**SOURCE DATA**.

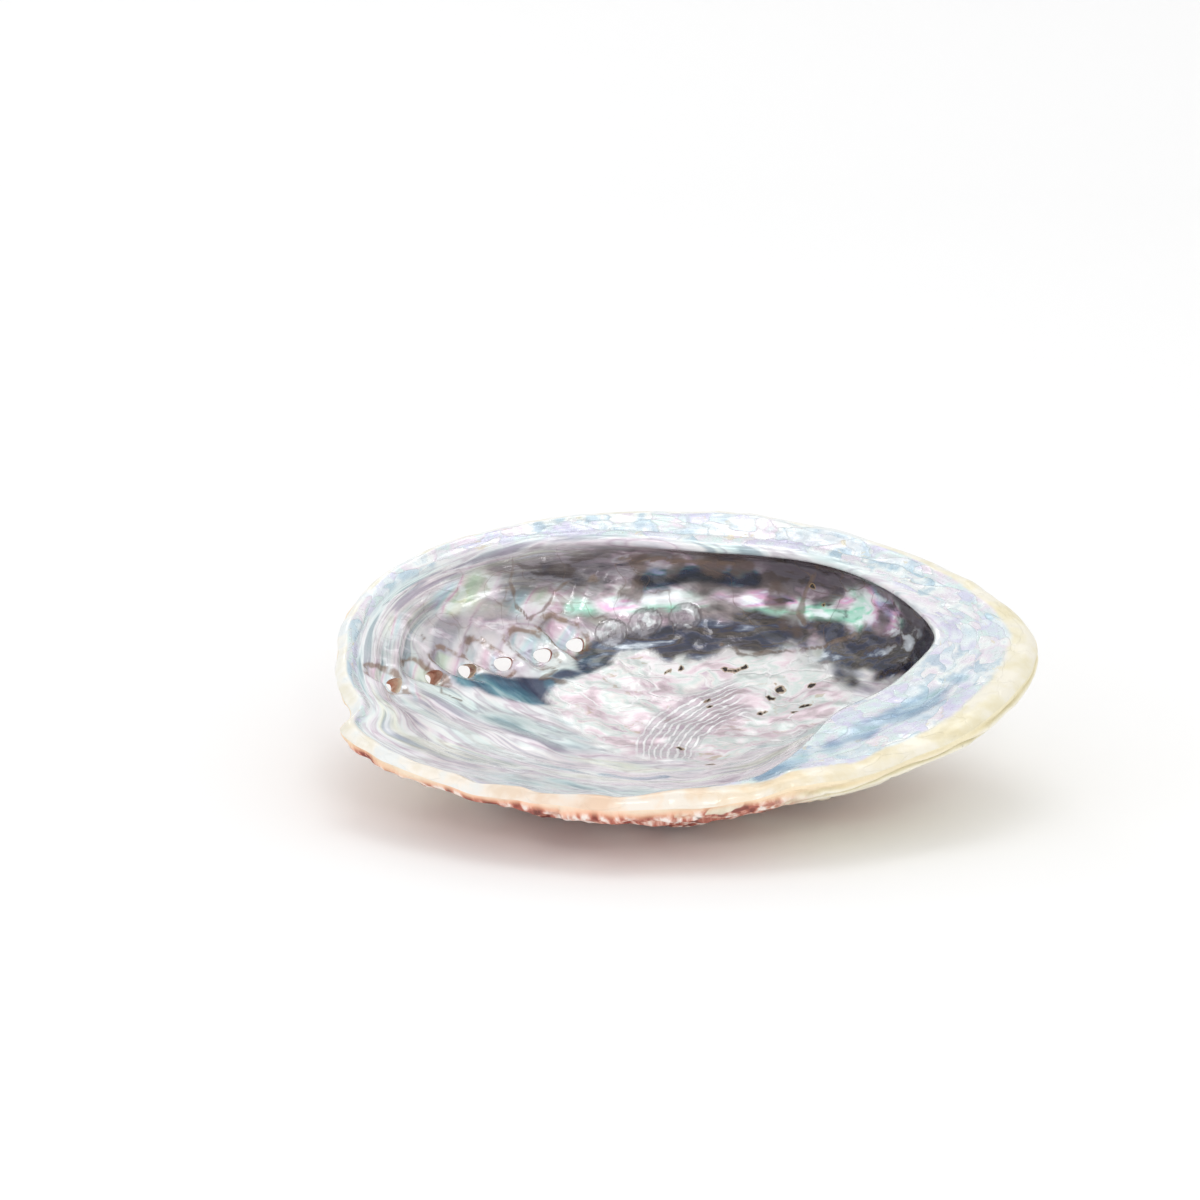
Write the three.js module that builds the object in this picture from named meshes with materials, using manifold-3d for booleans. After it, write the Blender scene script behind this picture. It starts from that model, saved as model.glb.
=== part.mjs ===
// An abalone shell lying on its back with the mouth up.
// The shell grew as one piece: a flat spiral that opens so fast that its last turn is
// nearly the whole shell. The coiled end is at +X, the growing lip at -X and -Y, and the
// shelf that the animal laid down beside the mouth runs along +Y and widens at the coil.
// Millimetres, +Z up, origin under the middle of the shell on the surface it rests on.
import * as THREE from 'three';
import { mergeVertices } from 'three/addons/utils/BufferGeometryUtils.js';
import Module from 'manifold-3d';

// Driving dimensions
const BOWL_DEPTH = 32;
const WALL = 3.4;
const LIP_THICKNESS = 3.2;
const LIP_SWELLING = 1.6;
const SHELF_NARROW = 5;
const SHELF_AT_COIL = 19;
const SHELF_RETURN = 6;
const SHELF_ALONG_SIDE = 7;
const SHELF_OVERHANG = 7;

// How the shell lies: tipped towards its growing lip, and rubbed flat where it touches
const TIP_FORWARD = 16;
const TIP_LEFT = -3;
const RUBBED_DEPTH = 0.8;

// The mouth's outline, anticlockwise from the coiled end: x, y and height
const MOUTH = [
  [74.9, -8.5, -0.2], [72.5, 2.5, 0.3], [63.5, 16.5, 0.6], [50.5, 29, 0.8], [33.5, 40.5, 0.8],
  [13.5, 49.3, 0.5], [-12, 52.6, 0], [-37.5, 49.5, 0], [-57.8, 39.3, -0.3], [-70.5, 25, -0.6],
  [-74.6, 8, -1], [-73.2, -9, -1.2], [-71, -17.5, -1.9], [-72.6, -25, -1.2],
  [-61.5, -37.5, -1], [-46.5, -47.8, -1.5], [-25, -56.8, -0.8], [-3, -58.7, -1.6],
  [19, -56, -0.8], [40, -48.5, -1.4], [57.5, -38, -0.8], [69.5, -23, -0.4],
];
const MOUTH_MIDDLE_Y = -3;

// The deepest point of the bowl is nearer the shelf than the lip
const DEEPEST = new THREE.Vector2(9, 12);

// The seam between the turns of the coil, a spiral that winds in to the apex on the back
const APEX = new THREE.Vector2(15, 12);
const SEAM_REACH = 50;
const SEAM_GROWTH = 0.37;
const SEAM_DEPTH = 2.4;
const SEAM_SWELLING = 1.2;
const SEAM_TURNS = 3;

// Breathing pores follow the keel: open ones first from the lip, then sealed ones
const OPEN_PORES = [[-61.5, 1.5], [-54, 11], [-47.5, 18.5], [-40, 24], [-31.5, 29.3], [-23.5, 33.8]];
const SEALED_PORES = [[-16, 37.5], [-7.7, 39.3], [1, 39.6], [10, 39.3], [19.5, 38], [29, 35]];
const PORE_LENGTH = 4.2;
const PORE_WIDTH = 3.2;
const PORE_HEADING = 97;
const PORE_FAN = 2.6;
const PORE_FAN_START = -42;
const PORE_DROP = 36;
const PORE_REACH = 24;
const KNOB_HEIGHT = 2;
const KNOB_SPREAD = 4.5;
const FOLD_HEIGHT = 0.7;

// Fineness of the facets
const SECTORS = 84;
const INSIDE_RINGS = 23;
const BACK_RINGS = 25;
const PORE_SIDES = 16;

const SHELL_COLOUR = '#e6ded6';
const DEGREE = Math.PI / 180;

// 1 in one direction round the mouth, fading to 0 away from it, all in degrees
function hill(direction, centre, spread) {
  const apart = ((direction - centre + 540) % 360) - 180;
  return Math.exp(-((apart / spread) ** 2));
}

function mix(from, to, amount) {
  return from + (to - from) * amount;
}

// Thickness of the lip, swollen along the growing side and round the coil
function lipThickness(direction) {
  return LIP_THICKNESS + LIP_SWELLING * hill(direction, -95, 50) + 0.8 * hill(direction, -15, 30);
}

// The inside of the wall in one direction from the deepest point, as distance and height:
// up the bowl, under and over the shelf, to the top of the lip
function insideSection(direction, reach, lipHeight) {
  const shelf = Math.min(1, 1.25 * hill(direction, 55, 92));
  const shelfWidth = SHELF_NARROW + SHELF_AT_COIL * hill(direction, -18, 44)
    + SHELF_RETURN * hill(direction, -48, 18) + SHELF_ALONG_SIDE * hill(direction, 88, 38);
  const overhang = SHELF_OVERHANG * (hill(direction, 12, 42) + 0.5 * hill(direction, 85, 50));
  const steepness = 1.5 + 2.6 * hill(direction, 75, 60) + 1.5 * hill(direction, 5, 40)
    + 0.5 * hill(direction, 180, 35);
  const wallTop = -3.7 - 9 * hill(direction, 45, 62);
  const edge = reach - shelfWidth;
  const widest = edge + overhang;
  const points = [[0, -BOWL_DEPTH], [0.16 * widest, -BOWL_DEPTH]];
  for (const part of [0.36, 0.56, 0.76, 0.92, 1]) {
    points.push([widest * part, mix(-BOWL_DEPTH, wallTop, part ** steepness)]);
  }
  points.push([mix(edge + 0.8, widest - 0.6 * overhang, shelf), mix(-3.1, -5.2, shelf)]);
  points.push([edge + mix(1.6, -0.3, shelf), mix(-2.5, -4, shelf)]);
  points.push([edge + mix(2.4, -0.4, shelf), mix(-1.8, -1.2, shelf)]);
  points.push([edge + mix(2.9, 0.45 * shelfWidth, shelf), mix(-1.2, -1.5, shelf)]);
  points.push([reach - 1.4, lipHeight + 0.2]);
  points.push([reach + 0.4, lipHeight - 0.4 * lipThickness(direction)]);
  return points;
}

// The back of the wall in the same direction, from the lip down to the lowest point
function backSection(direction, reach, lipHeight) {
  const steepness = 1.9 + 3.0 * hill(direction, 80, 50) + 1.1 * hill(direction, 40, 40)
    + 0.7 * hill(direction, 180, 35);
  const thickness = lipThickness(direction);
  const points = [[reach + 0.4, lipHeight - 0.4 * thickness]];
  const knee = lipHeight - thickness;
  for (const part of [1, 0.97, 0.92, 0.85, 0.76, 0.65, 0.52, 0.38, 0.24]) {
    points.push([reach * part, mix(-BOWL_DEPTH - WALL, knee, part ** steepness)]);
  }
  points.push([0.1 * reach, -BOWL_DEPTH - WALL], [0, -BOWL_DEPTH - WALL]);
  return points;
}

// A uniform cubic spline guided by the points, starting and ending on the end points
function splinePoint(points, part) {
  const last = points.length - 1;
  const place = Math.min(part * last, last - 1e-9);
  const span = Math.floor(place);
  const t = place - span;
  const weights = [
    (1 - t) ** 3 / 6,
    (3 * t ** 3 - 6 * t ** 2 + 4) / 6,
    (-3 * t ** 3 + 3 * t ** 2 + 3 * t + 1) / 6,
    t ** 3 / 6,
  ];
  const guides = [
    points[span - 1] ?? reflected(points[0], points[1]),
    points[span],
    points[span + 1],
    points[span + 2] ?? reflected(points[last], points[last - 1]),
  ];
  return [0, 1].map((axis) => weights.reduce((sum, w, i) => sum + w * guides[i][axis], 0));
}

function reflected(end, next) {
  return [2 * end[0] - next[0], 2 * end[1] - next[1]];
}

const mouthCurve = new THREE.CatmullRomCurve3(
  MOUTH.map(([x, y, z]) => new THREE.Vector3(x, y, z)), true, 'centripetal');

// Points from the deepest point out to the lip and back underneath, for one turn value
function wallLine(turn) {
  const lip = mouthCurve.getPointAt(turn);
  const outward = new THREE.Vector2(lip.x, lip.y).sub(DEEPEST);
  const reach = outward.length();
  outward.normalize();
  const direction = Math.atan2(lip.y - MOUTH_MIDDLE_Y, lip.x) / DEGREE;
  const inside = insideSection(direction, reach, lip.z);
  const back = backSection(direction, reach, lip.z);
  const line = [];
  for (let i = 0; i <= INSIDE_RINGS; i += 1) line.push(splinePoint(inside, i / INSIDE_RINGS));
  for (let i = 1; i <= BACK_RINGS; i += 1) line.push(splinePoint(back, i / BACK_RINGS));
  return line.map(([distance, height]) => new THREE.Vector3(
    DEEPEST.x + outward.x * distance, DEEPEST.y + outward.y * distance, height));
}

// How far the back stands out from its plain form: the coil's seam and swelling, the
// knobs over the pores, and the folds left by growth
function backRelief(x, y) {
  const spread = Math.hypot(x - APEX.x, y - APEX.y) + 0.5;
  const turn = Math.atan2(y - APEX.y, x - APEX.x);
  let relief = 0;
  for (let lap = 0; lap < SEAM_TURNS; lap += 1) {
    const seam = SEAM_REACH * Math.exp(SEAM_GROWTH * (turn - 2 * Math.PI * lap + 0.2));
    const size = Math.min(1, seam / 32);
    relief -= SEAM_DEPTH * size * Math.exp(-(((spread - seam) / (0.07 * seam + 1.5)) ** 2));
    relief += SEAM_SWELLING * size * Math.exp(-(((spread - 0.74 * seam) / (0.16 * seam)) ** 2));
  }
  for (const [poreX, poreY] of [...OPEN_PORES, ...SEALED_PORES]) {
    const away = Math.hypot(x - 1.06 * poreX, y - 1.06 * poreY);
    relief += KNOB_HEIGHT * Math.exp(-((away / KNOB_SPREAD) ** 2));
  }
  const folds = Math.sin(8 * turn - 0.09 * spread) * Math.sin(0.15 * spread + 2 * turn);
  return relief + FOLD_HEIGHT * folds * Math.min(1, spread / 45);
}

// The closed wall, as rings of points from the bowl's floor round the lip to the back
function wallGeometry() {
  const lines = [];
  for (let i = 0; i < SECTORS; i += 1) lines.push(wallLine(i / SECTORS));
  const rings = INSIDE_RINGS + BACK_RINGS;
  for (let ring = INSIDE_RINGS + 1; ring < rings; ring += 1) {
    const fade = Math.min(1, (ring - INSIDE_RINGS) / 5);
    const moved = lines.map((line, i) => {
      const next = lines[(i + 1) % SECTORS][ring];
      const before = lines[(i + SECTORS - 1) % SECTORS][ring];
      const around = next.clone().sub(before);
      const down = line[ring + 1].clone().sub(line[ring - 1]);
      const outward = down.cross(around).normalize();
      return outward.multiplyScalar(fade * backRelief(line[ring].x, line[ring].y));
    });
    moved.forEach((shift, i) => lines[i][ring].add(shift));
  }
  const faces = [];
  for (let ring = 0; ring < rings; ring += 1) {
    for (let i = 0; i < SECTORS; i += 1) {
      const a = i * (rings + 1) + ring;
      const b = ((i + 1) % SECTORS) * (rings + 1) + ring;
      if (ring > 0) faces.push(a, a + 1, b);
      if (ring < rings - 1) faces.push(b, a + 1, b + 1);
    }
  }
  const geometry = new THREE.BufferGeometry().setFromPoints(lines.flat());
  geometry.setIndex(faces);
  return mergeVertices(geometry, 1e-4);
}

// An oval cutter through the wall at each open pore, with the long side along the keel.
// They slant out and down to the side that the shelf is on, and those nearest the lip
// fan round towards it.
function poreCutters(wall) {
  const target = new THREE.Mesh(wall, new THREE.MeshBasicMaterial());
  const down = new THREE.Vector3(0, 0, -1);
  return OPEN_PORES.map(([x, y]) => {
    const heading = (PORE_HEADING + PORE_FAN * Math.max(0, PORE_FAN_START - x)) * DEGREE;
    const out = new THREE.Vector3(Math.cos(heading), Math.sin(heading), 0);
    const axis = out.clone().multiplyScalar(Math.cos(PORE_DROP * DEGREE));
    axis.z = -Math.sin(PORE_DROP * DEGREE);
    const alongKeel = new THREE.Vector3(-out.y, out.x, 0);
    const across = new THREE.Vector3().crossVectors(axis, alongKeel);
    const above = new THREE.Raycaster(new THREE.Vector3(x, y, 2 * BOWL_DEPTH), down);
    const centre = above.intersectObject(target)[0].point;
    const cutter = new THREE.CylinderGeometry(0.5, 0.5, PORE_REACH, PORE_SIDES);
    cutter.scale(PORE_WIDTH, 1, PORE_LENGTH);
    cutter.translate(0, PORE_REACH / 4, 0);
    cutter.applyMatrix4(new THREE.Matrix4().makeBasis(across, axis, alongKeel));
    return cutter.translate(centre.x, centre.y, centre.z);
  });
}

const wasm = await Module();
wasm.setup();

function toSolid(geometry) {
  const bare = geometry.clone();
  bare.deleteAttribute('normal');
  bare.deleteAttribute('uv');
  const merged = mergeVertices(bare, 1e-4);
  return new wasm.Manifold(new wasm.Mesh({
    numProp: 3,
    vertProperties: new Float32Array(merged.attributes.position.array),
    triVerts: new Uint32Array(merged.index.array),
  }));
}

function toGeometry(solid) {
  const { vertProperties, triVerts } = solid.getMesh();
  const geometry = new THREE.BufferGeometry();
  geometry.setAttribute('position', new THREE.BufferAttribute(vertProperties, 3));
  geometry.setIndex(new THREE.BufferAttribute(triVerts, 1));
  geometry.computeBoundingBox();
  return geometry;
}

// The shell as it lies: pores opened, tipped over, rubbed flat below and set on z = 0
function lyingShell() {
  const wall = wallGeometry();
  let solid = toSolid(wall);
  for (const cutter of poreCutters(wall)) solid = solid.subtract(toSolid(cutter));
  const tipped = toGeometry(solid);
  tipped.rotateX(TIP_FORWARD * DEGREE).rotateY(TIP_LEFT * DEGREE);
  tipped.computeBoundingBox();
  const { min, max } = tipped.boundingBox;
  const floor = new THREE.BoxGeometry(3 * (max.x - min.x), 3 * (max.y - min.y), BOWL_DEPTH);
  floor.translate(0, 0, min.z + RUBBED_DEPTH - BOWL_DEPTH / 2);
  const rubbed = toGeometry(toSolid(tipped).subtract(toSolid(floor)));
  rubbed.translate(-(min.x + max.x) / 2, -(min.y + max.y) / 2, -min.z - RUBBED_DEPTH);
  return rubbed;
}

const shell = new THREE.Mesh(lyingShell(), new THREE.MeshStandardMaterial({
  color: SHELL_COLOUR, roughness: 0.3, metalness: 0.1,
}));
shell.name = 'abalone_shell';

const group = new THREE.Group();
group.add(shell);

export default group;
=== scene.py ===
import math
import bpy
import numpy as np
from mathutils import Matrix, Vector
from mathutils.kdtree import KDTree


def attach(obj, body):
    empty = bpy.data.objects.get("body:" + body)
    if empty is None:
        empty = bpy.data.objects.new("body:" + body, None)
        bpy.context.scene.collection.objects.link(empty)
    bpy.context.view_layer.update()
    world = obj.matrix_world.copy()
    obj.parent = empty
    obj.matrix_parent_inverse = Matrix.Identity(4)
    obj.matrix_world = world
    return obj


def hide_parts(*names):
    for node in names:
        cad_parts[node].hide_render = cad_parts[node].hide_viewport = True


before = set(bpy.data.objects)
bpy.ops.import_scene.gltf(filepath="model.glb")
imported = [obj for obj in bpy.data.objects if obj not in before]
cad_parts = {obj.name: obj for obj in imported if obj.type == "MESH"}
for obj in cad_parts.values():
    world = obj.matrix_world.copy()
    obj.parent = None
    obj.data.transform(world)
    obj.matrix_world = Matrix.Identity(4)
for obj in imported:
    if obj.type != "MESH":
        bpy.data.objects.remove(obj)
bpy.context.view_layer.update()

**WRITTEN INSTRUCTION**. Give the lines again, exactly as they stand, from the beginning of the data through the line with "const RUBBED_DEPTH = 0.8;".

**FINISHED TASK**.
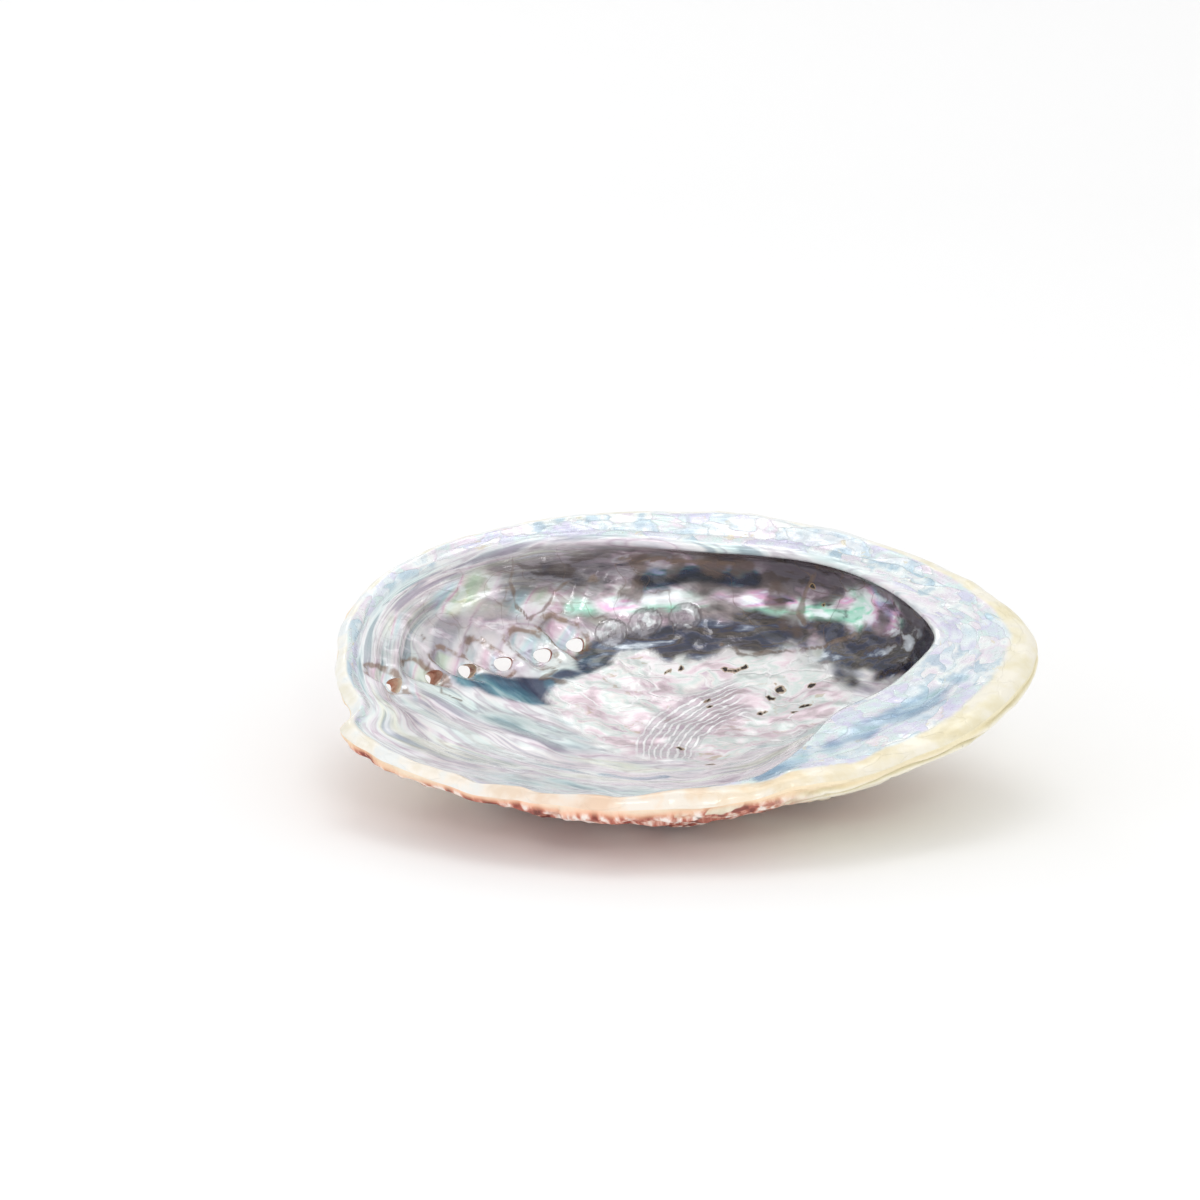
Write the three.js module that builds the object in this picture from named meshes with materials, using manifold-3d for booleans. After it, write the Blender scene script behind this picture. It starts from that model, saved as model.glb.
=== part.mjs ===
// An abalone shell lying on its back with the mouth up.
// The shell grew as one piece: a flat spiral that opens so fast that its last turn is
// nearly the whole shell. The coiled end is at +X, the growing lip at -X and -Y, and the
// shelf that the animal laid down beside the mouth runs along +Y and widens at the coil.
// Millimetres, +Z up, origin under the middle of the shell on the surface it rests on.
import * as THREE from 'three';
import { mergeVertices } from 'three/addons/utils/BufferGeometryUtils.js';
import Module from 'manifold-3d';

// Driving dimensions
const BOWL_DEPTH = 32;
const WALL = 3.4;
const LIP_THICKNESS = 3.2;
const LIP_SWELLING = 1.6;
const SHELF_NARROW = 5;
const SHELF_AT_COIL = 19;
const SHELF_RETURN = 6;
const SHELF_ALONG_SIDE = 7;
const SHELF_OVERHANG = 7;

// How the shell lies: tipped towards its growing lip, and rubbed flat where it touches
const TIP_FORWARD = 16;
const TIP_LEFT = -3;
const RUBBED_DEPTH = 0.8;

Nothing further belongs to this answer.